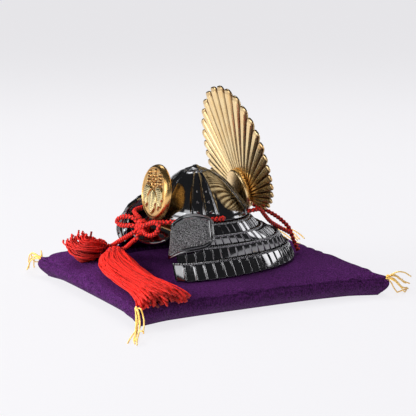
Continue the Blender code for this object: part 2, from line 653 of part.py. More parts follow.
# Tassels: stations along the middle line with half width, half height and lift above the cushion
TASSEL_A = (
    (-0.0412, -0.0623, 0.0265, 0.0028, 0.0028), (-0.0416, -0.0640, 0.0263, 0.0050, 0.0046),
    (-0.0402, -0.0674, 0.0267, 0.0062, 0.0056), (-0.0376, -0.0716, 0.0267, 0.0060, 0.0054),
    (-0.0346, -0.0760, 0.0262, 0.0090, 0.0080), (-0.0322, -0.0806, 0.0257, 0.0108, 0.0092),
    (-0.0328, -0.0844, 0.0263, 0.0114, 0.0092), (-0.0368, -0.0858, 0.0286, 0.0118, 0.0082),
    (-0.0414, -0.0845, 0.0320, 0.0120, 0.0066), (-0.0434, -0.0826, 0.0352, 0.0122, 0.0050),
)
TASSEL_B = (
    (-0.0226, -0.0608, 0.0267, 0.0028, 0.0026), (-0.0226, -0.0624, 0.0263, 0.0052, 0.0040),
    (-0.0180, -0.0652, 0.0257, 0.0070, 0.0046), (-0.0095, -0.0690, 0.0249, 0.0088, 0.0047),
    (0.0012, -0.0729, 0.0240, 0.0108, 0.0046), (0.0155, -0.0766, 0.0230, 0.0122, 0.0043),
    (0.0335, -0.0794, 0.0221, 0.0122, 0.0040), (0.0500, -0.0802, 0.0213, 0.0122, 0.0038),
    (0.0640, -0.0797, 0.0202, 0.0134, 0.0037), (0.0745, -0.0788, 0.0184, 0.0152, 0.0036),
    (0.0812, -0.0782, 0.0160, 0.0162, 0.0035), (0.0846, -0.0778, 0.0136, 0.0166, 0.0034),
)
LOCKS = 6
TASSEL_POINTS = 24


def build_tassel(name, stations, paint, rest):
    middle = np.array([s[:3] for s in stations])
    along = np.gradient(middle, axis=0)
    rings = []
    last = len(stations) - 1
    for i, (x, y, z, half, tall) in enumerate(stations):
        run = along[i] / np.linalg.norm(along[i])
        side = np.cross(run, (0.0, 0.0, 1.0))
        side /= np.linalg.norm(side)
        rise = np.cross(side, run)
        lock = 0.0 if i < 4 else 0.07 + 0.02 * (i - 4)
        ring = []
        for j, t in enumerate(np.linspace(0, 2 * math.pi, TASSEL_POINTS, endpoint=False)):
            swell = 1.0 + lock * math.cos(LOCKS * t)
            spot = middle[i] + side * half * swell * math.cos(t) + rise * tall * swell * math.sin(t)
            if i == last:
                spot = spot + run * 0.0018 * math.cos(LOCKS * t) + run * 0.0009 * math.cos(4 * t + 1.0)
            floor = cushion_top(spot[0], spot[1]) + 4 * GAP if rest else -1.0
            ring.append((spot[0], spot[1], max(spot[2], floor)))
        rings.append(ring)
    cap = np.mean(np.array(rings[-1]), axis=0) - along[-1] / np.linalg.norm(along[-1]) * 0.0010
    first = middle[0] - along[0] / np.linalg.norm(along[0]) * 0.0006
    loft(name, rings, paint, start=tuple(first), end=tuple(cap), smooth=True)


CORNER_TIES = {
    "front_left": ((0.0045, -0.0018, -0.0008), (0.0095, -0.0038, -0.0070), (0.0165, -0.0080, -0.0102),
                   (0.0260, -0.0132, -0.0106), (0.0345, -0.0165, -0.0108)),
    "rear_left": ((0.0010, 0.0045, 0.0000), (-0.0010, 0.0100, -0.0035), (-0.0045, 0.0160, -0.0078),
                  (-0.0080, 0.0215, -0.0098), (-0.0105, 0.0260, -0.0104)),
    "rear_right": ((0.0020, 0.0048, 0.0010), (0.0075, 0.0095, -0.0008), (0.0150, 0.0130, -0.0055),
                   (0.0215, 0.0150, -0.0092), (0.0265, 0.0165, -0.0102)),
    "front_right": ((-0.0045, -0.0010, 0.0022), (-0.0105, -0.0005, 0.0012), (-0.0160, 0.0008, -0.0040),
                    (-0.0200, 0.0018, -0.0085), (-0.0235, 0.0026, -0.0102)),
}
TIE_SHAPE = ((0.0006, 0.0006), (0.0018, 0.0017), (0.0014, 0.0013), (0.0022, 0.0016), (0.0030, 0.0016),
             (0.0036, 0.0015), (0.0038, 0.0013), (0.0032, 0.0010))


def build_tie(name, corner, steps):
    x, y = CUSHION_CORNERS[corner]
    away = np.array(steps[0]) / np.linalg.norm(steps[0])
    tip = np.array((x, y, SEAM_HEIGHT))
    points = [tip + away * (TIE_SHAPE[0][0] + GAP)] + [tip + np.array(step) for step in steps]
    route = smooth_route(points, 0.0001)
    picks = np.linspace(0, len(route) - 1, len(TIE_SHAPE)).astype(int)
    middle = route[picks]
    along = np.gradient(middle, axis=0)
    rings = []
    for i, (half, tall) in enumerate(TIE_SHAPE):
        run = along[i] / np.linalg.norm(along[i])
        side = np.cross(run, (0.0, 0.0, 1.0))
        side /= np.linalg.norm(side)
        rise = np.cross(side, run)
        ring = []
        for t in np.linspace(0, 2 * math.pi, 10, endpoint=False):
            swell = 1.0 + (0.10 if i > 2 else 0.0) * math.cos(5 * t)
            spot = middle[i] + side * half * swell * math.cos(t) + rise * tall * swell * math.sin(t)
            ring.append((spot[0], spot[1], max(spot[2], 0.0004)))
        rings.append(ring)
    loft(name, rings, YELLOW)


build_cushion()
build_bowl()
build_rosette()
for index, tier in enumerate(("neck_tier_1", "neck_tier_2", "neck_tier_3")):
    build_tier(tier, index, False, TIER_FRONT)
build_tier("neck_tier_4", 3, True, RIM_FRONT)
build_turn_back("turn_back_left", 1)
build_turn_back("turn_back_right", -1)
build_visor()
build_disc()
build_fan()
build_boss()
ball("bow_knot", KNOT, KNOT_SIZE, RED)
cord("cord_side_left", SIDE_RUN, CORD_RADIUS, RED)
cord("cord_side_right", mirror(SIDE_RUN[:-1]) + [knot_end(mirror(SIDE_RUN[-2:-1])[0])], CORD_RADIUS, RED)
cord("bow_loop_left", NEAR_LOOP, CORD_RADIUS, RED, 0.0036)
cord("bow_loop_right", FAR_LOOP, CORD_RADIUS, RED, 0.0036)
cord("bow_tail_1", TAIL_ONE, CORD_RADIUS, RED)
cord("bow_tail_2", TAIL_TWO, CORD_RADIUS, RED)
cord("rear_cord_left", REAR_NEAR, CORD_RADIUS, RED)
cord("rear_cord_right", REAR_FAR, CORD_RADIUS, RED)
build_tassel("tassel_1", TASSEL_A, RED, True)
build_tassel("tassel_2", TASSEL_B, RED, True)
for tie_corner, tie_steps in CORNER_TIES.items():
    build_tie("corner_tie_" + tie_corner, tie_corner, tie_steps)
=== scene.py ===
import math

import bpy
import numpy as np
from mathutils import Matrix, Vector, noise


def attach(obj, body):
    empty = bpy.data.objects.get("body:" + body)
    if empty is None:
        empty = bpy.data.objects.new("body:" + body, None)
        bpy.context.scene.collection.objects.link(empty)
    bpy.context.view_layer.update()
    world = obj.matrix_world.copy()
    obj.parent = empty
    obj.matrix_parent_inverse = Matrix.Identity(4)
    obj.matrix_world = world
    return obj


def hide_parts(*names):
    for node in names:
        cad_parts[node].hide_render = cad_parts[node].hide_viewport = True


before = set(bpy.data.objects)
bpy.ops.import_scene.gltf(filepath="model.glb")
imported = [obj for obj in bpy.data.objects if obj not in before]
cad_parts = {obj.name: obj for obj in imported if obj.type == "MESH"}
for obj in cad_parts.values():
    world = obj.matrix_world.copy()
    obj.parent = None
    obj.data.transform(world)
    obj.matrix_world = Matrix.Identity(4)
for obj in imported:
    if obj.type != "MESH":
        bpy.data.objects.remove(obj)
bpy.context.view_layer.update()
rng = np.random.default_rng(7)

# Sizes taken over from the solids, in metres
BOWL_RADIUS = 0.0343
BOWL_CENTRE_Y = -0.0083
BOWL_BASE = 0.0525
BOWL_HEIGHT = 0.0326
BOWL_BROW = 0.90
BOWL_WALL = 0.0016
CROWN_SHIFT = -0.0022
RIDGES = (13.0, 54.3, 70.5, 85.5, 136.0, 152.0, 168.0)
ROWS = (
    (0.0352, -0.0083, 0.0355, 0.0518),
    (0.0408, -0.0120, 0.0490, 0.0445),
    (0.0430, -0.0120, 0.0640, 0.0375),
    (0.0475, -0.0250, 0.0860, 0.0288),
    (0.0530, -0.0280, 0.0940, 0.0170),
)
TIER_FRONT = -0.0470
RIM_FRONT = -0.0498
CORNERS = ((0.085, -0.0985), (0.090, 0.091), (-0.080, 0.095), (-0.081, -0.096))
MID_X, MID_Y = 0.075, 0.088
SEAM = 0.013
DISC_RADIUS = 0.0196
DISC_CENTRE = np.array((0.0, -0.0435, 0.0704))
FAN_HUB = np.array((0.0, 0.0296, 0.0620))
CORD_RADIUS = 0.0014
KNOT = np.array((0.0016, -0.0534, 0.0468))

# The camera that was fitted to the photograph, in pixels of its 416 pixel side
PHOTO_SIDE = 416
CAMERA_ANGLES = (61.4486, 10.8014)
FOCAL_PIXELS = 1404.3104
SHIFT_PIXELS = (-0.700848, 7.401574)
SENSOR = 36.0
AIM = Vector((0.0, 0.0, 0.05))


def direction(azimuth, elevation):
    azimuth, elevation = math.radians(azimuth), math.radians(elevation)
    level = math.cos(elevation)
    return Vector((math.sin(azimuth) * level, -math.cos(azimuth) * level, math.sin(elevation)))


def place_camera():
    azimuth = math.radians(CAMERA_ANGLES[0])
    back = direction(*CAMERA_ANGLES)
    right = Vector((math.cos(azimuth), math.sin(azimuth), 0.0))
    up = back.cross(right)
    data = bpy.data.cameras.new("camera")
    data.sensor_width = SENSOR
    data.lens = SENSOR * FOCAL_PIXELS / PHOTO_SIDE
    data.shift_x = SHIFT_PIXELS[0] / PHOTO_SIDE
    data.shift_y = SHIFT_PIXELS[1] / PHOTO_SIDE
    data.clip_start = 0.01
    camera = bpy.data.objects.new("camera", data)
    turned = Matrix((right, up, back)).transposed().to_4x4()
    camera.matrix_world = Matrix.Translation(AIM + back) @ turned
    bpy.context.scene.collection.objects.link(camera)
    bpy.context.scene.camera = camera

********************

> **Task requirements**
The lines to quote run from the one containing "build_cushion()" to the one containing "obj.parent = None". Quote them exactly, with both of those lines, and nothing else.

> **Solved exercise**
build_cushion()
build_bowl()
build_rosette()
for index, tier in enumerate(("neck_tier_1", "neck_tier_2", "neck_tier_3")):
    build_tier(tier, index, False, TIER_FRONT)
build_tier("neck_tier_4", 3, True, RIM_FRONT)
build_turn_back("turn_back_left", 1)
build_turn_back("turn_back_right", -1)
build_visor()
build_disc()
build_fan()
build_boss()
ball("bow_knot", KNOT, KNOT_SIZE, RED)
cord("cord_side_left", SIDE_RUN, CORD_RADIUS, RED)
cord("cord_side_right", mirror(SIDE_RUN[:-1]) + [knot_end(mirror(SIDE_RUN[-2:-1])[0])], CORD_RADIUS, RED)
cord("bow_loop_left", NEAR_LOOP, CORD_RADIUS, RED, 0.0036)
cord("bow_loop_right", FAR_LOOP, CORD_RADIUS, RED, 0.0036)
cord("bow_tail_1", TAIL_ONE, CORD_RADIUS, RED)
cord("bow_tail_2", TAIL_TWO, CORD_RADIUS, RED)
cord("rear_cord_left", REAR_NEAR, CORD_RADIUS, RED)
cord("rear_cord_right", REAR_FAR, CORD_RADIUS, RED)
build_tassel("tassel_1", TASSEL_A, RED, True)
build_tassel("tassel_2", TASSEL_B, RED, True)
for tie_corner, tie_steps in CORNER_TIES.items():
    build_tie("corner_tie_" + tie_corner, tie_corner, tie_steps)
=== scene.py ===
import math

import bpy
import numpy as np
from mathutils import Matrix, Vector, noise


def attach(obj, body):
    empty = bpy.data.objects.get("body:" + body)
    if empty is None:
        empty = bpy.data.objects.new("body:" + body, None)
        bpy.context.scene.collection.objects.link(empty)
    bpy.context.view_layer.update()
    world = obj.matrix_world.copy()
    obj.parent = empty
    obj.matrix_parent_inverse = Matrix.Identity(4)
    obj.matrix_world = world
    return obj


def hide_parts(*names):
    for node in names:
        cad_parts[node].hide_render = cad_parts[node].hide_viewport = True


before = set(bpy.data.objects)
bpy.ops.import_scene.gltf(filepath="model.glb")
imported = [obj for obj in bpy.data.objects if obj not in before]
cad_parts = {obj.name: obj for obj in imported if obj.type == "MESH"}
for obj in cad_parts.values():
    world = obj.matrix_world.copy()
    obj.parent = None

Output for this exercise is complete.